# STORED DATA
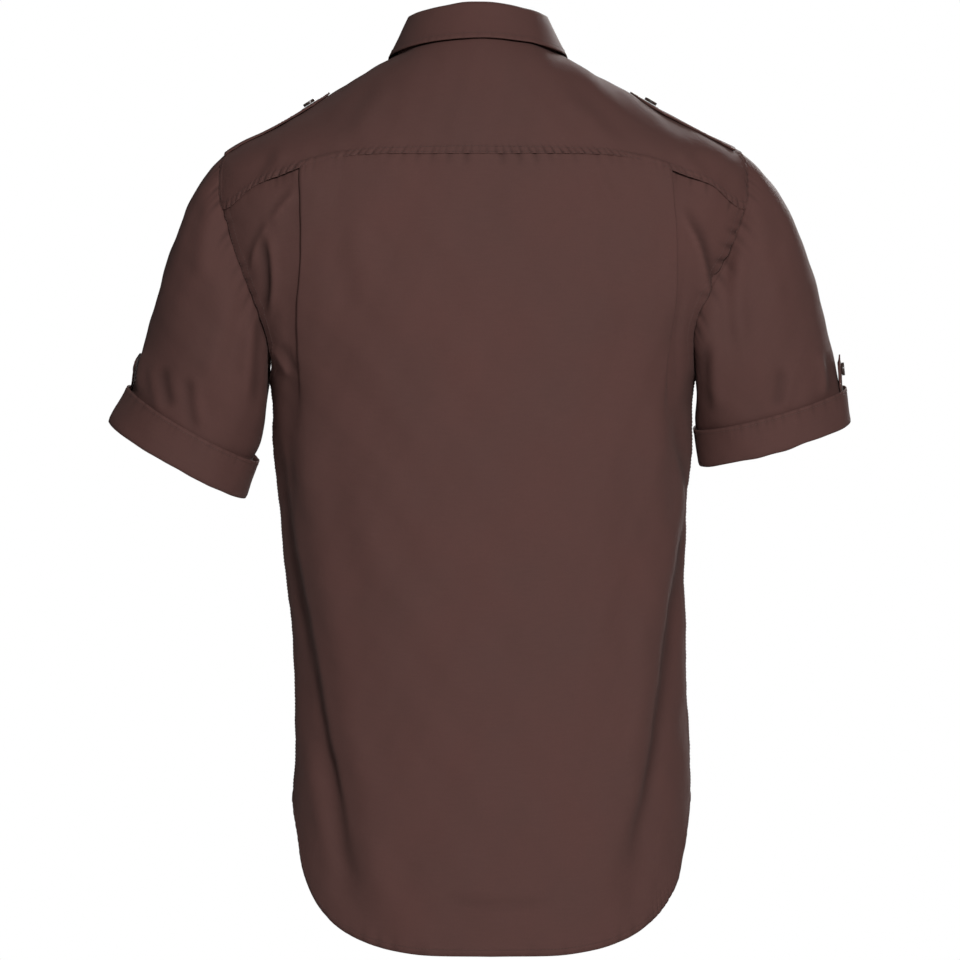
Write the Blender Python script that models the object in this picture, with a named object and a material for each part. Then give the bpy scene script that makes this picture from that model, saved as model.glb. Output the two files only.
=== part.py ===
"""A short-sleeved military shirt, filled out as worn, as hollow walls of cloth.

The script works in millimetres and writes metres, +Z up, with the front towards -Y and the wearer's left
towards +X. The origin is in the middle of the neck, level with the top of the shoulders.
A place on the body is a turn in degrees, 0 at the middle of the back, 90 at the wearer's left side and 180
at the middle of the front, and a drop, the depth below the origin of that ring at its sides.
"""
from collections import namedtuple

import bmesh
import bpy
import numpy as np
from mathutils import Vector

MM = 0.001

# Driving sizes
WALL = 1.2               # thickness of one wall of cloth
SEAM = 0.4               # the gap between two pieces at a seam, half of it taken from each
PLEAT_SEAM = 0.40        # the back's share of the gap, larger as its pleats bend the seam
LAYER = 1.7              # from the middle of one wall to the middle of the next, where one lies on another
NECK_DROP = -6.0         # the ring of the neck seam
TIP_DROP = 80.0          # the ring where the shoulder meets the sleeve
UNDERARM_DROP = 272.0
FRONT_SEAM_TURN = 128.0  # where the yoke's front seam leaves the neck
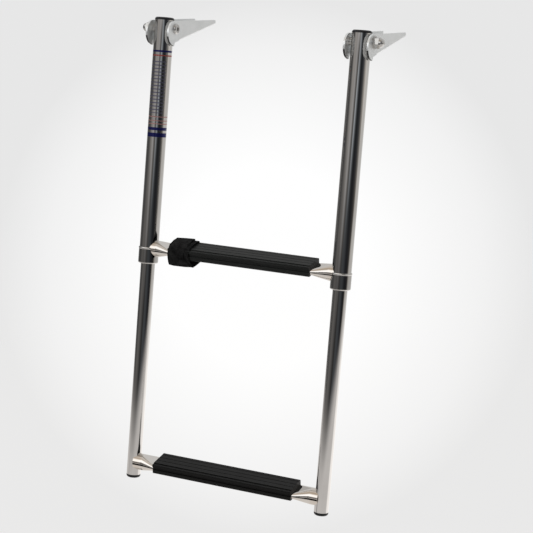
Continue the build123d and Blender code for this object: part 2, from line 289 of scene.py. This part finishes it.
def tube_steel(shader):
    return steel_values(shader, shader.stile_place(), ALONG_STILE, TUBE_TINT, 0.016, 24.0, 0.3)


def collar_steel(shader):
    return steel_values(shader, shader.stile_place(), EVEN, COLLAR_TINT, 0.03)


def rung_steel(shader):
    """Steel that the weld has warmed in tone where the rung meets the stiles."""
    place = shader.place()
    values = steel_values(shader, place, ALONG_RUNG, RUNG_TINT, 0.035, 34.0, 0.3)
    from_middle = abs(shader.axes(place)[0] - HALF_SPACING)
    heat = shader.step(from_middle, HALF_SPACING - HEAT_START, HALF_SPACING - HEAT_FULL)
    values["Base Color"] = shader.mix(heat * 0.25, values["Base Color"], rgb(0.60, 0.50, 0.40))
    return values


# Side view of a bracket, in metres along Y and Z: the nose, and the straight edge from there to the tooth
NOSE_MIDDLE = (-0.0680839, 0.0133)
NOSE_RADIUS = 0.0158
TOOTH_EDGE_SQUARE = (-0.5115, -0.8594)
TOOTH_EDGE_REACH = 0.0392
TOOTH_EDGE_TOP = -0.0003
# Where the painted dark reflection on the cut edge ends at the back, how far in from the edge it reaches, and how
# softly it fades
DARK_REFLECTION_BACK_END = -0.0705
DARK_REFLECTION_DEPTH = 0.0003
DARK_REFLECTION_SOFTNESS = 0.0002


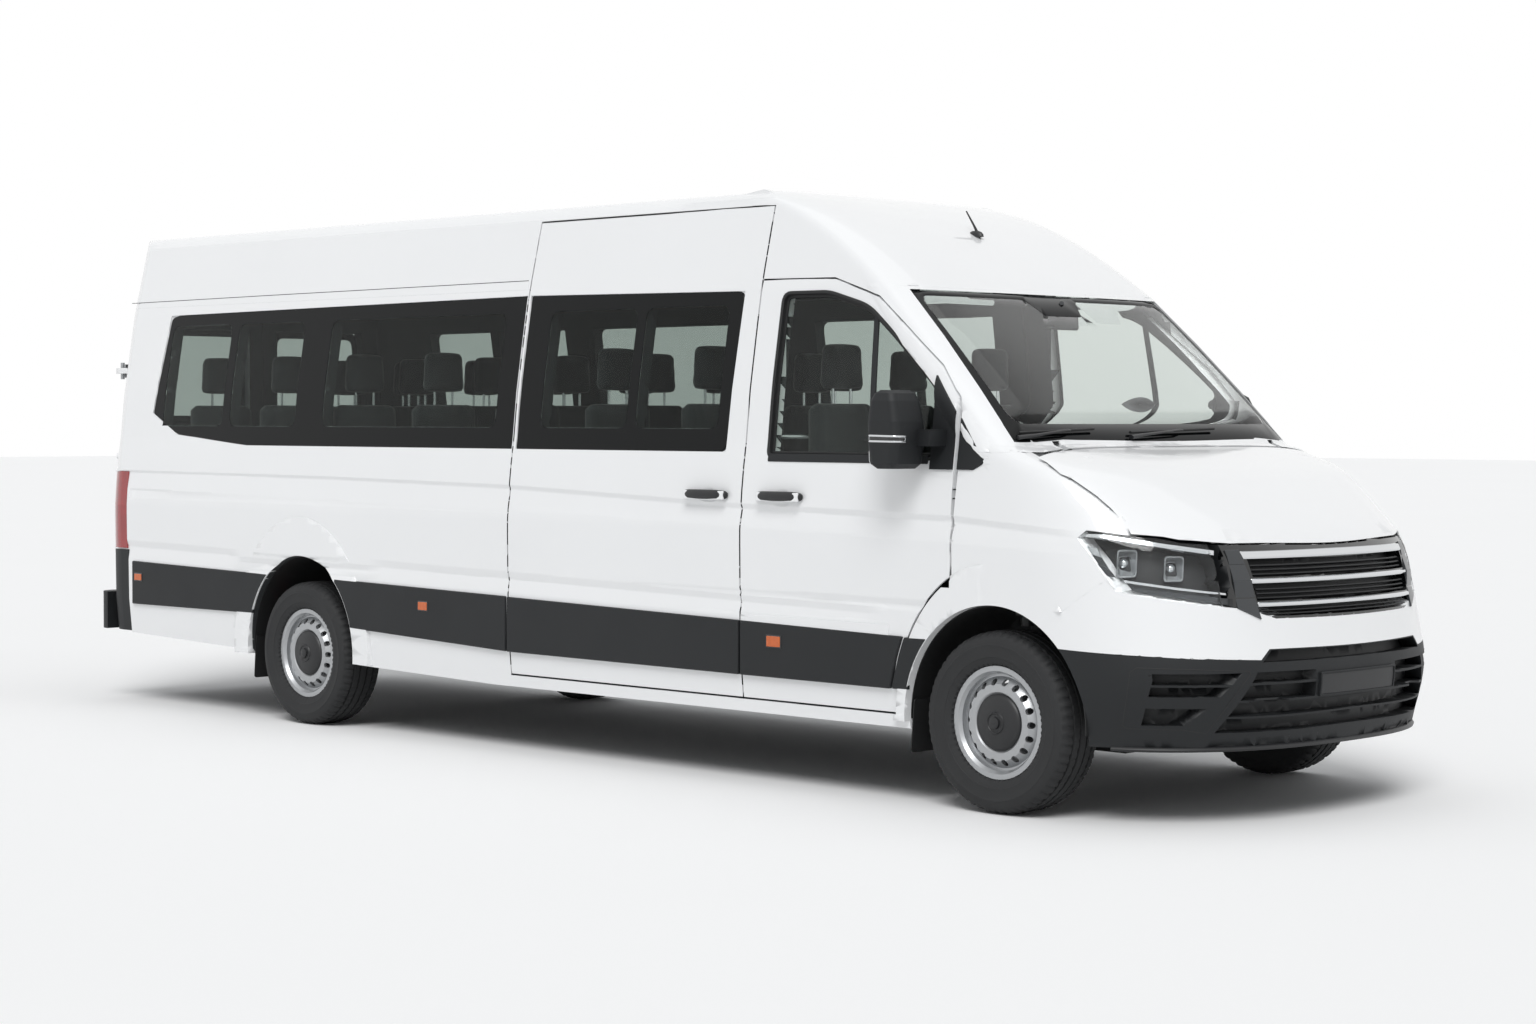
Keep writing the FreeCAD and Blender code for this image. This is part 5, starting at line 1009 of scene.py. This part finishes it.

# TASK DETAILS
Print exactly, and only, the lines beginning at the top of the listing and ending at the line with "from collections import namedtuple".

# FINISHED TASK
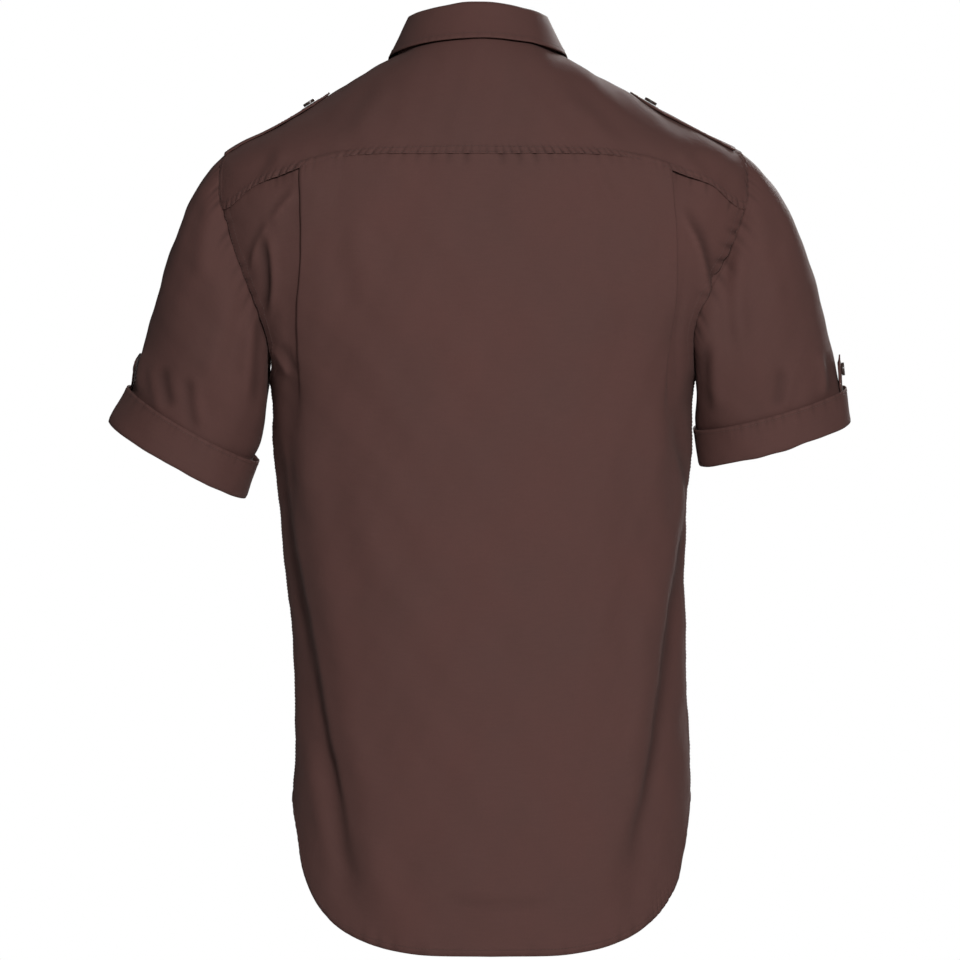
Write the Blender Python script that models the object in this picture, with a named object and a material for each part. Then give the bpy scene script that makes this picture from that model, saved as model.glb. Output the two files only.
=== part.py ===
"""A short-sleeved military shirt, filled out as worn, as hollow walls of cloth.

The script works in millimetres and writes metres, +Z up, with the front towards -Y and the wearer's left
towards +X. The origin is in the middle of the neck, level with the top of the shoulders.
A place on the body is a turn in degrees, 0 at the middle of the back, 90 at the wearer's left side and 180
at the middle of the front, and a drop, the depth below the origin of that ring at its sides.
"""
from collections import namedtuple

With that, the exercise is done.